Officiellement, Luftar Hysa n’est pas inscrit publiquement comme l’un des propriétaires du Magic Palace. Toutefois, dans une entrevue à la télévision albanaise, il a dit être propriétaire du restaurant Mirela, aménagé à l’intérieur du casino.

« Tout indique que Luftar Ali HYSA s’est infiltré dans la réserve indienne de Kahnawake pour faciliter les activités de blanchiment d’argent au nom du cartel mexicain de Sinaloa, ainsi que pour son propre compte », affirmait une enquêteuse dans une dénonciation sous serment déposée au palais de justice de Montréal et que La Presse a obtenue.

CAPTURE D’ÉCRAN D’UNE ÉMISSION DE LA CHAÎNE ALBANAISE TELEVIZIONI KLAN

Luftar Hysa, lors d’une entrevue à la télévision albanaise

La policière affirmait que l’équipe nationale du renseignement criminel de la GRC considérait M. Hysa comme un blanchisseur d’argent international établi au Québec. Elle notait que l’homme d’affaires fait de constants allers-retours entre Montréal, le Mexique et l’Europe.

Elle révélait aussi que les autorités de l’Albanie ont demandé l’aide de la police canadienne pour enquêter sur Luftar Hysa. Dans leur demande, celles-ci mentionnaient que l’homme d’affaires « était suspecté de faire partie d’un groupe criminel avec des activités de recyclage des produits de la criminalité au Mexique, Canada, Panamá, Pologne et Albanie ».

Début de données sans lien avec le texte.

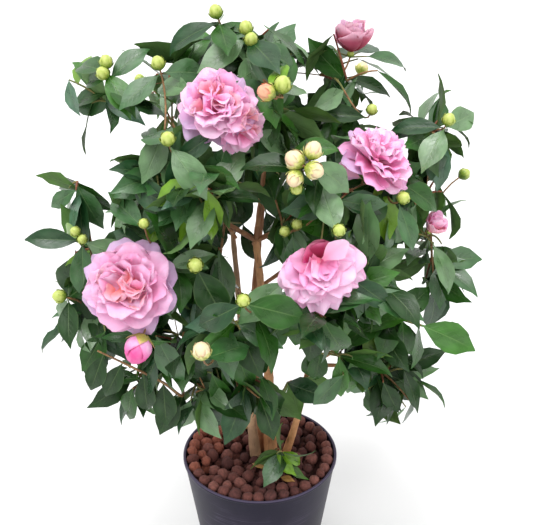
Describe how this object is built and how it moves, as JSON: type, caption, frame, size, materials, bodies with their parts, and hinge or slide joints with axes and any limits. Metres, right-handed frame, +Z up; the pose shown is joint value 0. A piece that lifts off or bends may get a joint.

La majorité des profits à l’investisseur externe

M. Hysa a fait la manchette au Mexique en septembre 2022 à cause de ses liens allégués avec le crime organisé : deux journaux concurrents, El Universal, puis Milenio, ont cité des sources des services de sécurité fédéraux mexicains selon lesquelles il aurait conclu un accord pour blanchir l’argent du cartel de Sinaloa.

En décembre dernier, le journal Excelsior a toutefois soulevé un doute sur ces allégations en citant des documents du Procureur général du Mexique qui stipulaient que la famille Hysa n’a fait l’objet d’aucune enquête dans le pays et que ses membres n’ont pas d’antécédents judiciaires.

Après la publication du reportage dans La Presse, le conseil de bande de Kahnawake avait embauché une firme américaine spécialisée dans les examens de maisons de jeu pour mener un audit du Magic Palace.

« Le résultat de cette enquête a révélé qu’il y avait un bénéficiaire propriétaire non divulgué du Magic Palace », a précisé le conseil dans un communiqué diffusé mardi.

Ce bénéficiaire n’est pas membre de la Première Nation mohawk, exerce un contrôle important sur le casino et empoche la majorité de ses bénéfices, poursuit le communiqué. Selon le conseil, la présence de ce propriétaire de l’extérieur de la communauté viole les termes de l’entente qui permettait l’exploitation du casino sur le territoire.

« L’objectif de permettre [aux opérateurs d’appareils de loterie vidéos] d’opérer au sein de la communauté a toujours été d’assurer que la communauté en bénéficie », poursuit le conseil, qui parle d’un « message fort » envoyé aux entreprises de jeu afin qu’elles adhèrent aux plus hauts standards éthiques afin de préserver la réputation de Kahnawake.

Des spéculations, dit son avocat

Me Pierre L’Écuyer a confirmé mardi que Luftar Hysa est « un investisseur » dans l’établissement, qui fait profiter ses partenaires de son expérience dans la gestion de casinos au Mexique. Mais l’avocat affirme du même souffle que les deux propriétaires sont bel et bien membres de la communauté de Kahnawake. Il s’agit de Stan Myiow et d’Alfred Barry.

Me L’Écuyer affirme par ailleurs que les soupçons de la GRC sur M. Hysa, qui est aussi son client, sont basés sur des informations erronées colportées au Mexique par des concurrents qui souhaitaient éjecter M. Hysa de l’industrie des casinos.

« La personne qui a lancé ces allégations a reconnu que c’était faux », affirme-t-il.

Le mot se serait passé du Mexique à l’Albanie puis à la police canadienne, croit l’avocat. « Ce sont des spéculations, sans aucune donnée concrète », dit-il.

Quant aux montants des virements suspects que la GRC dit avoir retracés, « les chiffres sont d’une fausseté grandiose », dit-il.